Second, the more equipment and functions a ship has, the greater the size of the crew required to operate it. Consider ASW on a Burke. The ASW operators are carried at all times and yet the function is rarely used. That’s inefficient manning, at best, and serves to greatly increase the lifetime operating costs. If some other ship than the Burke were tasked with ASW we could eliminate most of the ASW operators, helo pilots, and aviation support crew as well as the crew that support them by providing mess, laundry, and similar functions. Quite a reduction!
OK, the point is, perhaps, somewhat valid, you say, but, hey, we already paid for the ships and having even a marginally competent capability is better than not having it, right? Those are sunk costs so no harm done, at this point, right? … Wrong! That approach has hurt the fleet badly and continues to do so.

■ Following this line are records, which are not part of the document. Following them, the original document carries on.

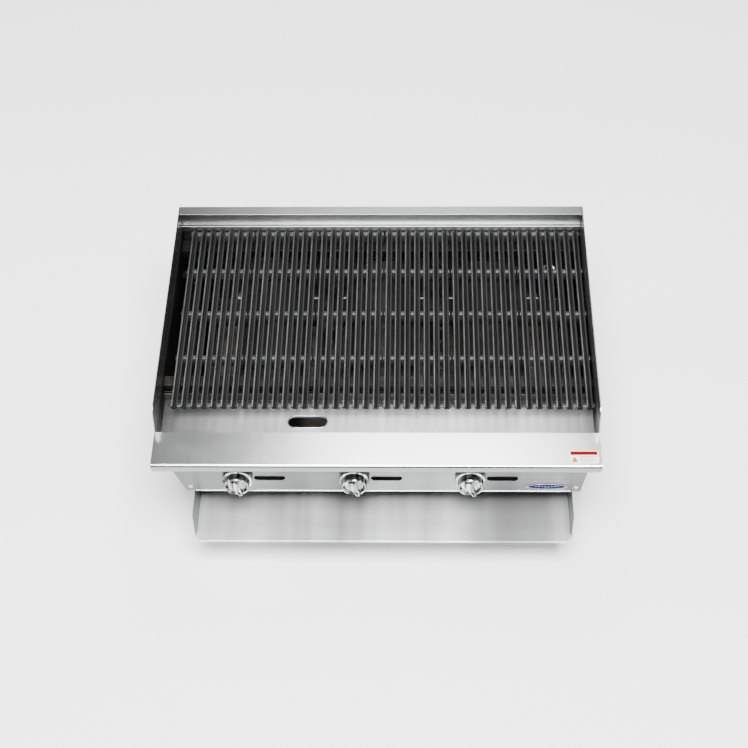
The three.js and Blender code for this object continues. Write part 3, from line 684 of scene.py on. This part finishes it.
# ---------- badge and label, both blank ----------
def badge():
    """Blue oval in a raised rim, with a row of blank raised dots."""
    lo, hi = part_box("badge")
    cx, cz = (lo.x + hi.x) / 2, (lo.z + hi.z) / 2
    half_w, half_h = (hi.x - lo.x) / 2, (hi.z - lo.z) / 2

    def oval(scale, inset=0.0):
        return [(cx + (half_w * scale - inset) * math.cos(t), cz + (half_h * scale - inset) * math.sin(t))
                for t in circle(56)]

    inset = 0.0006
    layers = ((hi.y, 0.985, 0), (hi.y - 0.0004, 1.0, 0), (lo.y + 0.0002, 1.0, 0), (lo.y, 0.985, 0),
              (lo.y, 0.93, inset), (lo.y + 0.0002, 0.91, inset))
    bm = bmesh.new()
    loft(bm, [[(u, y, v) for u, v in oval(scale, edge)] for y, scale, edge in layers], 1)
    loft(bm, [[(u, lo.y + rise, v) for u, v in oval(0.93, inset)] for rise in (0.0003, 0.00005)])
    for k in range(8):
        u = cx - 0.0235 + k * 0.0067
        v = cz + 0.0004 + 0.0012 * math.sin(k * 1.3)
        block(bm, (u - 0.0014, lo.y, v - 0.0012), (u + 0.0014, lo.y + 0.0002, v + 0.0012), 1)
    piece("oval_badge", bm, [BLUE, RIM], "body", replaces="badge", smooth=30)


def patch(bm, x0, x1, y0, y1, z, mat, r=0.0):
    """Thin level sheet with round corners."""
    pts = []
    for px, py, a0 in ((x1 - r, y1 - r, 0), (x0 + r, y1 - r, 90), (x0 + r, y0 + r, 180), (x1 - r, y0 + r, 270)):
        turn = [math.radians(a0 + k * 22.5) for k in range(5)]
        pts += [(px + r * math.cos(a), py + r * math.sin(a)) for a in turn] if r else [(px, py)]
    loft(bm, [[(u, v, z - 0.00035) for u, v in pts], [(u, v, z) for u, v in pts]], mat)


def label():
    """Pale label with a red band, a yellow triangle and blank grey lines."""
    lo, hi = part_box("rating_label")
    inks = hi.z - 0.00005
    bm = bmesh.new()
    patch(bm, lo.x, hi.x, lo.y, hi.y, hi.z - 0.0001, 0, 0.004)
    patch(bm, lo.x + 0.002, hi.x - 0.002, hi.y - 0.0115, hi.y - 0.002, inks, 1, 0.002)
    for k in range(4):
        y = hi.y - 0.0145 - k * 0.0042
        patch(bm, lo.x + 0.021, hi.x - 0.005 - 0.006 * (k % 2), y - 0.0012, y, inks, 3)
    foot = lo.y + 0.0035
    triangle = [(lo.x + 0.0035, foot), (lo.x + 0.0165, foot), (lo.x + 0.010, foot + 0.0145)]
    loft(bm, [[(u, v, z) for u, v in triangle] for z in (hi.z - 0.0004, hi.z)], 2)
    piece("plain_label", bm, [VINYL, RED, YELLOW, INK], "body", replaces="rating_label", smooth=30)


badge()
label()


# ---------- stage ----------
REACH = 14.0
me = bpy.data.meshes.new("floor")
me.from_pydata([(x * REACH, y * REACH, -0.0005) for x, y in ((-1, -1), (1, -1), (1, 1), (-1, 1))],
               [], [(0, 1, 2, 3)])
me.materials.append(Mat("floor", (0.97, 0.97, 0.97), 0.95).m)
floor = bpy.data.objects.new("floor", me)
bpy.context.scene.collection.objects.link(floor)

world = bpy.data.worlds.new("studio")
world.use_nodes = True
world.node_tree.nodes["Background"].inputs["Color"].default_value = (1, 1, 1, 1)
world.node_tree.nodes["Background"].inputs["Strength"].default_value = 0.3
bpy.context.scene.world = world


def softbox(name, at, toward, size, power):
    """Rectangular area light at a place, facing a point."""
    data = bpy.data.lights.new(name, "AREA")
    data.shape = "RECTANGLE"
    data.size, data.size_y = size
    data.energy = power
    o = bpy.data.objects.new(name, data)
    o.location = at
    o.rotation_mode = "QUATERNION"
    o.rotation_quaternion = (Vector(toward) - Vector(at)).to_track_quat("-Z", "Y")
    bpy.context.scene.collection.objects.link(o)


softbox("softbox_back", (0.16, 1.6, 3.3), (0.16, 1.599, 0.0), (1.1, 1.6), 62)
softbox("softbox_left", (-3.6, 0.2, 2.0), (0, 0, 0.3), (1.0, 1.4), 90)
softbox("softbox_right", (3.6, -1.2, 2.6), (0, 0, 0.3), (1.0, 1.0), 30)
softbox("softbox_front", (-0.8, -5.2, 3.0), (0, 0, 0.3), (2.6, 1.4), 60)
softbox("softbox_top", (0.3, -2.6, 5.6), (0, 0, 0.3), (3.0, 2.0), 1350)
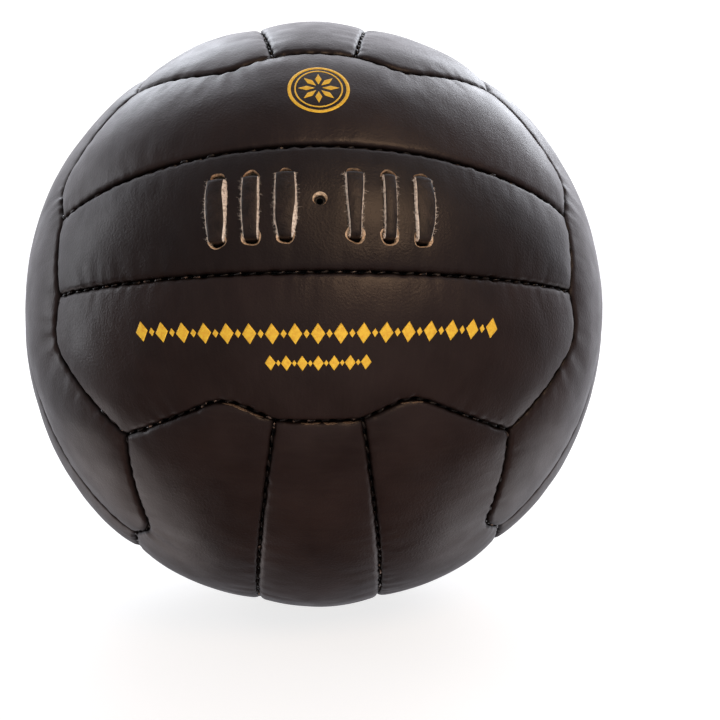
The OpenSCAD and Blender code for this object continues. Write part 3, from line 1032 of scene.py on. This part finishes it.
def build_slivers(material):
    """The edge shows at five places, given as shares of a seam's length."""
    outer = mirrored(as_side(half_end()), Z)
    flat = np.vstack([mirrored(outer[:1], X), outer[:1]])
    left, right, middle = (PANELS[f"bottom_{strip}"] for strip in ("left", "right", "middle"))
    parts = [sliver(mirrored(outer, X), 0.06, 0.30, left, 1), sliver(outer, 0.22, 0.36, right, 2),
             sliver(flat, 0.30, 0.52, middle, 3), sliver(flat, 0.55, 0.72, middle, 4),
             sliver(flat, 0.74, 0.95, middle, 5)]
    new_joined("raw_edges", parts, material)


# ---- Gold ornaments ----

# Height of the foil over the leather, and of its underside, which sinks into the leather
FOIL_LIFT = 0.07 * MM
FOIL_ROOT = -0.08 * MM


def foil(outline_xy, centre, panel):
    """A thin filled shape that hugs the leather: outline in mm about a (lon, lat) centre."""
    rings = 4
    edge = np.array(outline_xy) * MM
    middle = edge.mean(0)
    count = len(edge)
    levels = np.linspace(1, 0, rings + 1)[:-1]
    flat = np.vstack([middle + (edge - middle) * level for level in levels] + [middle[None]])
    top = on_leather(flat, centre, panel, FOIL_LIFT)
    bottom = on_leather(edge, centre, panel, FOIL_ROOT)
    verts = np.vstack([top, bottom])
    faces = []
    for ring in range(rings - 1):
        first = np.arange(count) + ring * count
        faces += band_faces(first + count, first).tolist()
    last = np.arange(count) + (rings - 1) * count
    tip = rings * count
    faces += [[a, b, tip] for a, b in zip(last, np.roll(last, -1))]
    under = tip + 1 + np.arange(count)
    faces += band_faces(np.arange(count), under).tolist()
    faces.append(under[::-1].tolist())
    return verts, faces


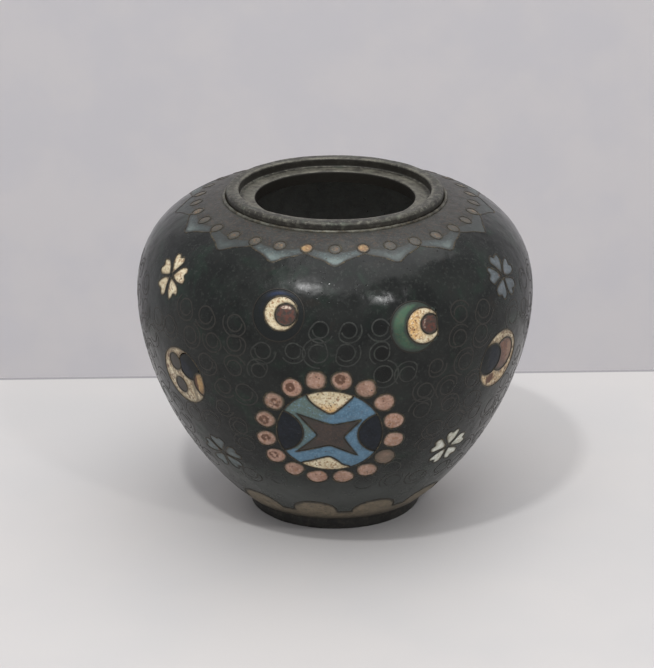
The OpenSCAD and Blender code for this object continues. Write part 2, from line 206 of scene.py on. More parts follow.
def bent(start, middle, end, weight=1.0, steps=20):
    """A conic from start towards end that passes through the middle point; end itself is left out.
    A larger weight keeps the sides straighter and the turn in the middle tighter."""
    start, middle, end = np.array(start, float), np.array(middle, float), np.array(end, float)
    pull = (middle * (2 + 2 * weight) - start - end) / (2 * weight)
    t = (np.arange(steps) / steps)[:, None]
    share = (1 - t) ** 2 + 2 * weight * t * (1 - t) + t**2
    return ((1 - t) ** 2 * start + 2 * weight * t * (1 - t) * pull + t**2 * end) / share


def turned(loop, angle):
    c, s = math.cos(math.radians(angle)), math.sin(math.radians(angle))
    return loop @ np.array([[c, s], [-s, c]])


def grown(loop, amount):
    """A closed loop moved outwards by an amount, or inwards if it is negative."""
    before, after = np.roll(loop, 1, 0), np.roll(loop, -1, 0)
    area = np.sum(loop[:, 0] * after[:, 1] - after[:, 0] * loop[:, 1])
    d1, d2 = loop - before, after - loop
    d1 = d1 / np.maximum(np.linalg.norm(d1, axis=1), 1e-9)[:, None]
    d2 = d2 / np.maximum(np.linalg.norm(d2, axis=1), 1e-9)[:, None]
    side = d1 + d2
    side = side / np.maximum(np.linalg.norm(side, axis=1), 1e-6)[:, None]
    outward = np.stack([side[:, 1], -side[:, 0]], -1) * np.sign(area)
    miter = 1 / np.clip(np.abs(np.sum(side * d1, 1)), 0.5, 1)
    return loop + outward * (amount * miter)[:, None]


def within(points, loop):
    """Which of the points lie inside a closed loop."""
    result = np.zeros(len(points), bool)
    x, y = points[:, 0], points[:, 1]
    for (x1, y1), (x2, y2) in zip(loop, np.roll(loop, -1, 0)):
        if y1 == y2:
            continue
        crosses = (y1 > y) != (y2 > y)
        result ^= crosses & (x < (x2 - x1) * (y - y1) / (y2 - y1) + x1)
    return result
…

Consider the Burke and what might have been. Suppose the Burke had been designed and built as an AAW platform with a credible but secondary land attack role; no ASW, no MCM, possibly not even a hangar (if you’re not doing ASW …). The resulting ship would have been somewhat smaller, hence cheaper, and had less crew since there would be no need for an ASW contingent or embarked aviation detachment. Let’s suppose, for sake of discussion, that the cost would have been 2/3 the actual cost. For a billion dollar ship (closer to $2B, now), the resulting savings would have been $300M. For the 70 ship run of Burkes, that’s $21B that could have gone towards small, specialized ASW vessels that we would be willing to risk in ASW. Thus, we could have had the same number of Burkes with their primary and secondary functions intact plus dozens of specialized ASW vessels.
Want to be even more extreme? Suppose the Burkes had been built with the New Threat Upgrade (NTU) instead of Aegis. We’d still have had highly capable AAW platforms (even more so when amplified by Co-operative Engagement Capability, CEC, linked to Aegis cruisers) with a credible land attack capability and even greater savings – meaning even more additional vessels.
Still not a believer? Consider the LCS with its 40+ knot speed requirement. That capability has added a great deal of cost and consumed huge amounts of internal volume and weight. All that despite the total lack of a tactical use for the speed. It was added to the design just to add more functionality – there was no tactical rationale.
Really? You’re still not seeing it? How about the Zumwalt? A $4B+ ship with an ASW function. Do you really believe we’re going to commit a $4B+ ship to something as risky as playing tag with a submarine? That’s a function that will never be used but has impacted size, cost, and manning.
We seen, then, that the Navy’s drive to load as many functions as possible onto a ship design is a false benefit. The secondary, and especially tertiary, functions are less effective and drive construction costs up as well as increasing manning.
The Navy needs to design ships that are capable of executing their main function and, perhaps, a secondary one but no more. The result will be more ships and more capabilities in the fleet at a cheaper cost and with smaller crews. Less is more!